Years after the financial crisis erupted in late 2008, record amounts of cash remain on the sidelines. It’s a symptom of investor paralysis: the reluctance of individuals to re-enter the market, even though it may be in their long-term best interest to do so. To cure it, financial advisors need to help clients overcome two psychological barriers: the fear of loss and the tendency to procrastinate. Invest More Tomorrow is a two-part strategy designed to do just that.
Overcoming loss aversion
By far the most important psychological factor in investor paralysis is loss aversion. When people see the value of their portfolio decline, their intuitive mind reacts negatively, and they experience psychological pain. And, says Richard Thaler of the University of Chicago, “people are even more averse to the prospect of future losses when they have experienced loss in the recent past, as most people did during the 2008 financial crisis.”* Under these circumstances, people become much more reluctant than usual to take risks.
How can this be overcome? By means of what we can call “fuzzy mental accounting.” If an investor were to put all their cash into the market in one single transaction, then that amount of money would become the reference point. Any movement of the market that increased or decreased the value of the investment would then be very easily calculated.
If, however, a client were to invest a specific proportion of his portfolio, say 25 percent, at regular intervals, such as every three months, then there is no readily obvious reference point. There is no single figure against which to measure performance. In which case, loss aversion is much less likely to kick in.

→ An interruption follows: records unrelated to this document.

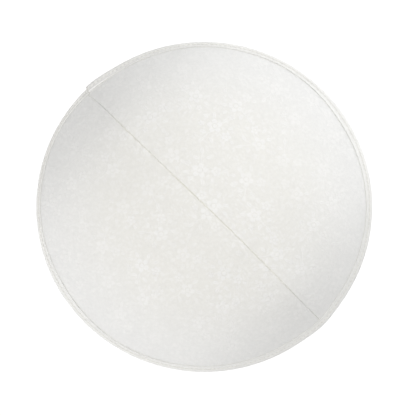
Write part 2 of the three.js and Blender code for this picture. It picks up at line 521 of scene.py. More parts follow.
@dataclass
class RimBinding:
    """The strip folded round the panels' edges, with its end lapped over its start at the seam."""

    form: CrownForm
    name: str = "rim_binding_cloth"
    node: str = "rim_binding"
    columns: int = 1340
    leg: float = 2.8 * MM
    leg_added: float = 0.34 * MM
    first_leg_turn: float = 15
    inside: float = 4.0 * MM
    outer_wall: float = 0.9 * MM
    inner_wall: float = 0.6 * MM
    tip_wall: float = 0.19 * MM
    ridge: float = 0.24 * MM
    ridge_half_width: float = 0.30 * MM
    ridge_inset: float = 0.39 * MM
    valley: float = 0.23 * MM
    valley_half_width: float = 0.30 * MM
    stitch_share: float = 0.38
    stitch_pitch: float = 2.5 * MM
    stitch_wander: float = 0.18
    stitch_beats: Tuple[Tuple[int, float], ...] = ((7, 1), (19, 0.6))
    lap_rise: float = 1.05 * MM
    lap_length: float = 22.0 * MM
    lap_turn: float = math.pi - 0.011
    lap_end: float = 0.12 * MM
    lap_columns: Tuple[float, ...] = (-0.08 * MM, 0.0, 0.12 * MM, 0.2 * MM)
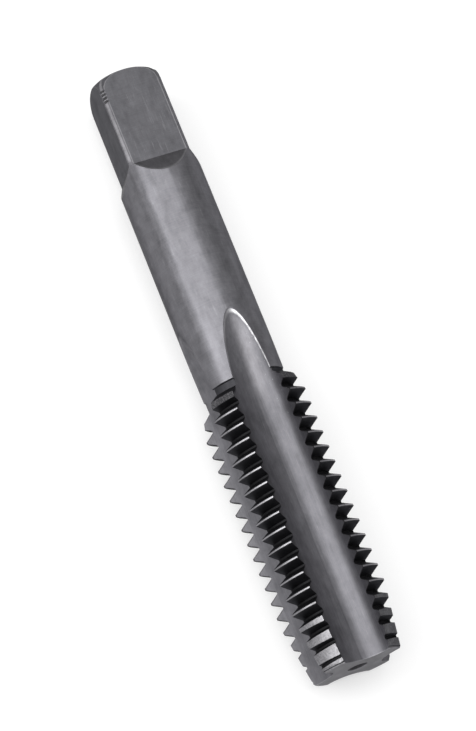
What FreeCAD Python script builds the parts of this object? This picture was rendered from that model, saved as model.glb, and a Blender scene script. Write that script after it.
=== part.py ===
import FreeCAD, Part
import math
import os

# A straight-fluted hand tap for a coarse 18 mm thread: four lands carry the thread, a tapered
# lead starts the cut, and a round shank ends in a driving square. It lies on two of its lands.
# The tool is modelled with its tip at z = 0 and its shank upwards, then laid down.
# Lengths are in millimetres and angles in degrees.

overall_length = 102.4

# Thread
major_diameter = 18.0
pitch = 2.5
thread_angle = 60.0
crest_flat = pitch / 8
root_flat = pitch / 8
thread_length = 47.1
thread_taper_length = 3.0
thread_taper_drop = 0.8
thread_end_slope = 57.0
crest_height_above_tip = 0.18

# Lead at the tip, relieved behind each cutting edge
lead_length = 8.6
lead_slope = 9.1
lead_relief = 0.25
tip_bevel = 0.6
tip_bevel_slope = 38.0

# Flutes
flute_count = 4
flute_width_angle = 60.0
hook_angle = 6.5
core_diameter = 8.7
flute_corner_radius = 3.3
flute_floor_radius = 7.6
flute_full_length = 42.3
flute_cutter_radius = 53.0

# Shank and driving square
shank_diameter = 13.77
neck_depth = 0.2
neck_length = 0.45
square_across_flats = 10.31
square_length = 16.0
square_shoulder_slope = 30.0
end_rounding_length = 3.0
end_rounding_steps = 4
end_face_diameter = 9.8

# Nicks across one corner of the square
nick_count = 4
nick_spacing = 0.62
nick_radius = 0.22
nick_depth = 0.16
first_nick_from_end = 2.75

# Centre holes that carried the blank while it was ground
tip_centre_diameter = 3.3
end_centre_diameter = 3.6
centre_angle = 60.0
centre_pilot_diameter = 1.6
centre_pilot_depth = 3.4

# How far a cutting solid reaches past the surface that it cuts
overreach = 1.0

major_radius = major_diameter / 2
shank_radius = shank_diameter / 2
neck_radius = shank_radius - neck_depth
core_radius = core_diameter / 2
flank_slope = math.tan(math.radians(thread_angle / 2))
thread_depth = (pitch - crest_flat - root_flat) / 2 / flank_slope
root_radius = major_radius - thread_depth
flute_pitch_angle = 360.0 / flute_count
half_flute = math.radians(flute_width_angle / 2)
land_angle = flute_pitch_angle - flute_width_angle

AXIS = FreeCAD.Vector(0, 0, 1)
TIP = FreeCAD.Vector(0, 0, 0)


def turned(shape, angle):
    copy = shape.copy()
    copy.rotate(TIP, AXIS, angle)
    return copy


def solid_of_revolution(points, angle=360):
    """Turn an outline of (radius, height) points about the tool's axis."""
    outline = [FreeCAD.Vector(radius, 0, height) for radius, height in points]
    face = Part.Face(Part.makePolygon(outline + [outline[0]]))
    return face.revolve(TIP, AXIS, angle)


def blank():
    """The turned blank, before the lead, thread, flutes and square.

    Its driven end is turned in short steps along an arc, from the shank to the end face.
    """
    inset = shank_radius - end_face_diameter / 2
    rounding_radius = (inset ** 2 + end_rounding_length ** 2) / (2 * inset)
    full_turn = math.asin(end_rounding_length / rounding_radius)
    rounding = []
    for index in range(end_rounding_steps + 1):
        angle = full_turn * index / end_rounding_steps
        rounding.append((
            shank_radius - rounding_radius * (1 - math.cos(angle)),
            overall_length - end_rounding_length + rounding_radius * math.sin(angle)))
    return solid_of_revolution([
        (0, 0),
        (major_radius, 0),
        (major_radius, thread_length),
        (shank_radius, thread_length),
        *rounding,
        (0, overall_length),
    ])


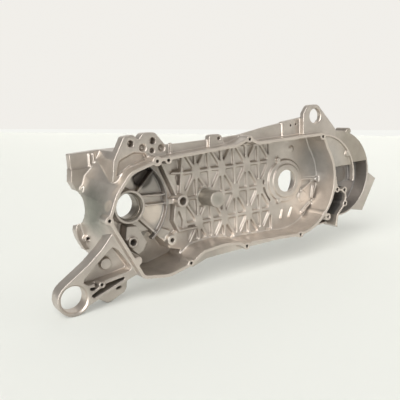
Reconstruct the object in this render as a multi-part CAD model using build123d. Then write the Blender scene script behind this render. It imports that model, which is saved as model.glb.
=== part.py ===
"""Left crankcase half of a belt-driven scooter engine, one raw aluminium casting.

Millimetres. The crankshaft axis runs along Y through the origin, the belt chamber opens
toward -Y and its gasket rim lies in the plane Y = 0. +X runs from the crankshaft to the
clutch and the rear wheel, +Z is up.
"""

import os
from math import atan2, cos, degrees, hypot, radians, sin

from build123d import *

os.makedirs("parts", exist_ok=True)

# Planes along Y, from the gasket rim back to the joint with the other half
RIM_Y = 0
ARM_Y = 12  # face of the front arm
EARS_Y = 18  # face of the two ears above the crank end
EARS_THICK = 16
FLANGE_Y = 23  # face of the outer flange
FLANGE_THICK = 6
COLLAR_Y = 25  # front face of the crankshaft's collar
FLOOR_Y = 42  # tops of the lattice ribs
POCKET_DEPTH = 4.5  # of the triangular lattice pockets
VARIATOR_Y = 50  # deeper floor behind the variator
FLOOR_BACK_Y = 50
WALL = 6
SUMP_Y = 72  # deepest part of the chamber, under the crank room
DRUM_BACK_Y = 80
MATING_Y = 88
ORIGIN_Y = 44  # of the finished part: middle of the crankshaft's bearing seat

# Shafts, bearing seats and mounting bores: centres (x, z) and radii
CRANK = (0, 0)
CRANK_SEAT_R = 17.5
CRANK_SEAL_R = 19.5  # shallow seat for the oil seal in front of the bearing seat
CRANK_SEAL_DEEP = 7
CRANK_COLLAR_R = 23.5
CLUTCH = (286, -2)
CLUTCH_FACE_Y = 35  # inner ring of the collar
CLUTCH_STEP_Y = 38  # outer ring of the collar
CLUTCH_HOLE_R = 17.8
CLUTCH_LIP = 5  # in front of the bearing, which goes in from the gear room
CLUTCH_SEAT_R = 23.5
CLUTCH_COLLAR_R = 27
CLUTCH_STEP_R = 34
LUG = (-94.3, -106)
LUG_BORE_R = 17.5
LUG_R = 22.8
LUG_THICK = 24
ARM_SCREW = (-55.4, -94)
ARM_RECESS_Y = 30  # floor of the arm's large recess
EAR = (328.5, 99.5)
EAR_BORE_R = 11.5
EAR_Y = 10
EAR_THICK = 9

# Belt chamber and what lies behind it
CHAMBER_END = (275, 0)  # centre of the chamber's round rear end
CHAMBER_END_R = 84
RIM_WIDTH = 5
VARIATOR_R = 64  # round step in the floor about the crankshaft
CRANK_ROOM_R = 46
CYLINDER_BORE_R = 25
GEAR_ROOM_R = 46  # behind the clutch
CYLINDER_Z = 0
DECK_X = -56  # face that the cylinder stands on

# Lattice of the chamber floor: columns and rows of the rib crossings
COLUMN_PITCH = 23.3
ROW_PITCH = 38.5
LATTICE_X = 96.2
LATTICE_Z = -43.8
RIB = 4.6
POCKET_TIP = (6.5, 9)  # cut off the pocket tips along X and Z, so that the crossings are flat

# Cover screws on the gasket rim: x, z, outer radius of the boss
SCREW_HOLE_R = 2.3
SCREW_DEPTH = 18
COVER_SCREWS = [
    (34.4, 60.3, 7),
    (51.7, 59.7, 5.5),
    (189.3, 75.5, 5.5),
    (335, 66.3, 5.5),
    (341.9, -65.5, 6),
    (281.9, -84.5, 5.5),
    (175.6, -83.4, 5.5),
    (76.8, -89.5, 5.5),
    (-41.3, -8.9, 6),
]

# Screw holes in the two ears above the crank end
EARS_HOLES = [(5.4, 85.6), (38.5, 86.6)]
EARS_HOLE_R = 4.5

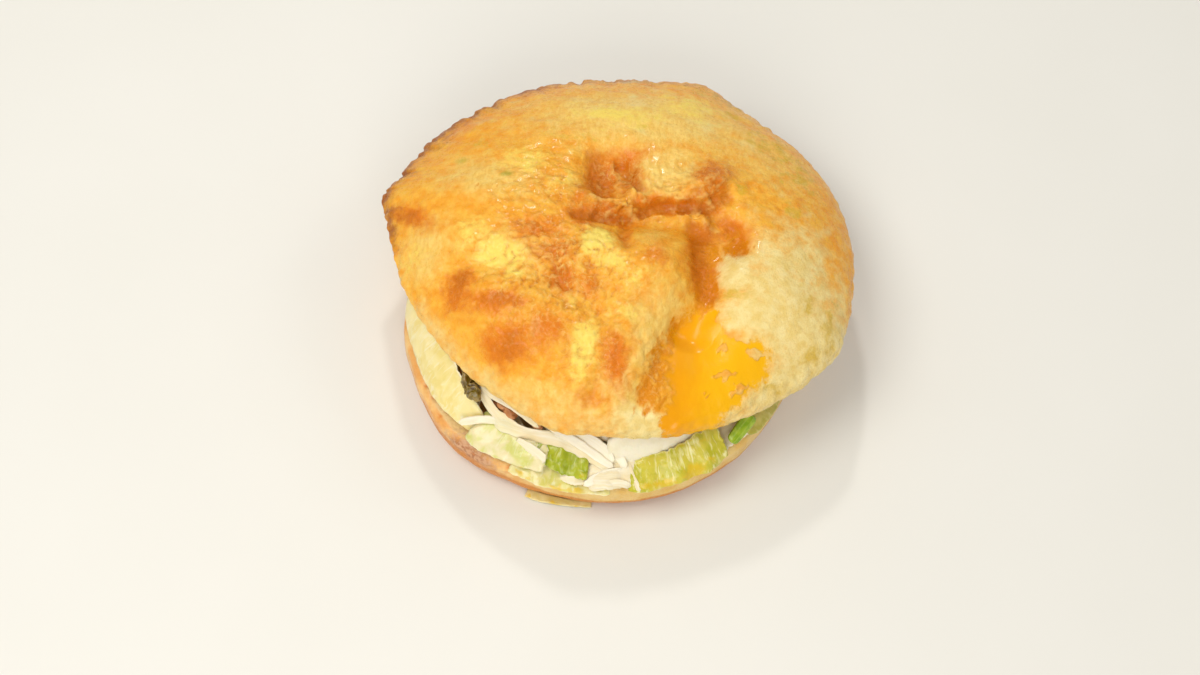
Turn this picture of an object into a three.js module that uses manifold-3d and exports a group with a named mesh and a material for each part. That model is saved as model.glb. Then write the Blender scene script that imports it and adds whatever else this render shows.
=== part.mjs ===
// A burger made with pan-fried dough: a flat round bun, leaves and shredded cabbage, a thin meat patty,
// pickled greens, and a domed top bun with an egg fried onto it. The top sits back and leans, so that the
// filling shows at the front. Millimetres, +Z up. The origin is the middle of the bottom bun's flat base,
// and the open front faces -Y.
import * as THREE from "three";
import { mergeVertices } from "three/addons/utils/BufferGeometryUtils.js";
import Module from "manifold-3d";

const wasm = await Module();
wasm.setup();

const DEG = Math.PI / 180;
const FULL_TURN = 2 * Math.PI;
// Gap between solids that lie against each other, and points round the buns and the egg.
const CLEARANCE = 0.35;
const AROUND = 56;

// Waves of an outline are [lobes, height, direction of a lobe in degrees], and its corners
// [direction, width, reach].
const BUN = {
  radius: 56,
  waves: [[1, 1.2, -30], [2, 0.5, 20], [5, 0.3, 10]],
  corners: [[193, 17, 1.5], [229, 17, 2.2], [272, 24, 0.8]],
  thickness: 12.4,
  footRadius: 46,
  bellyHeight: 5.5,
  topEdge: 2.6,
  dish: 0.5,
};
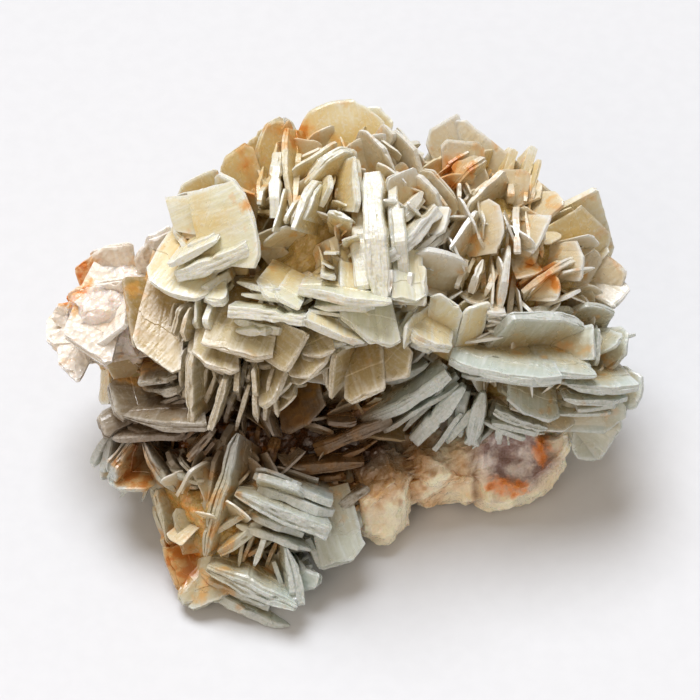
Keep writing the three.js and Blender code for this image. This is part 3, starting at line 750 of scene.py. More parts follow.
class Shell:
    """Collects points, faces and their numbers for one piece."""

    def __init__(self) -> None:
        """Start with nothing in the shell."""
        self.points: list[np.ndarray] = []
        self.faces: list[list[int]] = []
        self.plane: list[np.ndarray] = []
        self.numbers: dict[str, list[np.ndarray]] = {"edge": [], "tint": [], "layer": []}
        self.count = 0

    def take(
        self, points: np.ndarray, quads: np.ndarray, caps: list[np.ndarray], plane: np.ndarray,
        **numbers: np.ndarray,
    ) -> None:
        """Add one closed shape.

        Args:
            points: Its corners in millimetres.
            quads: Its four-sided faces.
            caps: Its end faces.
            plane: Each corner's place in the blade's own plane.
            numbers: The values of edge, tint and layer at each corner.
        """
        self.points.append(points)
        self.faces += (quads + self.count).tolist()
        self.faces += [(cap + self.count).tolist() for cap in caps]
        self.plane.append(plane)
        for name, values in numbers.items():
            self.numbers[name].append(values)
        self.count += len(points)

    def mesh(self, name: str) -> bpy.types.Mesh:
        """Write the collected shapes as one mesh in metres.

        Args:
            name: The mesh's name.

        Returns:
            The mesh, with its numbers and the places in the blades' own planes.
        """
        made = bpy.data.meshes.new(name)
        made.from_pydata((np.vstack(self.points) * MM).tolist(), [], self.faces)
        for key, parts in self.numbers.items():
            store(made, key, np.concatenate(parts))
        plane = np.vstack(self.plane)
        corners = np.empty(len(made.loops), dtype=np.int32)
        made.loops.foreach_get("vertex_index", corners)
        made.uv_layers.new(name="plate").data.foreach_set("uv", plane[corners].astype(np.float32).ravel())
        return made


def ragged(count: int, spacing: float, size: float, rng: random.Random) -> np.ndarray:
    """Give a jagged line: coarse breaks with finer teeth on them.

    Args:
        count: How many points the line has.
        spacing: Millimetres between points.
        size: How far the coarse breaks go, in millimetres.
        rng: The source of random numbers.

    Returns:
        How far each point is set back, from 0 upwards.
    """
    length = count * spacing
    knots = max(2, int(length / 2.2))
    heights = [rng.random() ** 1.6 for _ in range(knots + 1)]
    coarse = np.interp(np.arange(count), np.linspace(0, count - 1, knots + 1), heights)
    fine = np.array([rng.random() for _ in range(count)])
    line = size * coarse + 0.2 * size * fine
    if rng.random() < 0.35:
        middle = rng.uniform(0.1, 0.9) * count
        width = rng.uniform(0.6, 1.6) / spacing
        line += rng.uniform(0.5, 2.0) * size * np.clip(1 - np.abs(np.arange(count) - middle) / width, 0, 1)
    return line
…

Suppose the investments made in the first entry into the market under this strategy were initially to lose value. The client is likely to say, “Oh, I only invested a small portion of my cash, and now I see an opportunity to buy cheap with my next purchase.” This investment strategy is well known, of course, as dollar cost averaging. But people have now seen that dollar cost averaging can’t protect against losses when the entire market collapses, as it recently did. While they were more willing to try it in the past they are afraid to do so now. They may, however, be willing to contemplate doing it in the future. Which brings us to procrastination, the second barrier to breaking through investor paralysis.
A financial advisor could ask his/her client if he/she is willing to commit to going into the market at some specific point in the future. Pre-commitment is important, because it is psychologically palatable, and is linked to the desired action actually taking place rather than just a vague promise. If the answer is yes, then the question becomes, “OK, when do you think market conditions will be favorable to take that initial step?” This puts the timing of the strategy in the hands of the client, rather than having it imposed. As a result, the client feels both in control and committed to the agreed-upon action. With a specific answer to that question, the Invest More Tomorrow strategy becomes an informal agreement between financial advisor and client.
Pre-commitment to begin investing at a specific point in the future is the key psychological element here, because it doesn’t trigger the intuitive mind’s aversion to doing what is right today. Procrastination is conquered, and the periodic investment program begins.
Pre-commitment engages the benefit of inertia: it is not a question of whether to buy at that point in time, but rather what to buy. The Invest More Tomorrow strategy is a relatively simple overlay on the existing investment plans financial advisors have worked out with their clients. Its purpose is to overcome investor paralysis so that those plans can go into effect rather than remaining stalled.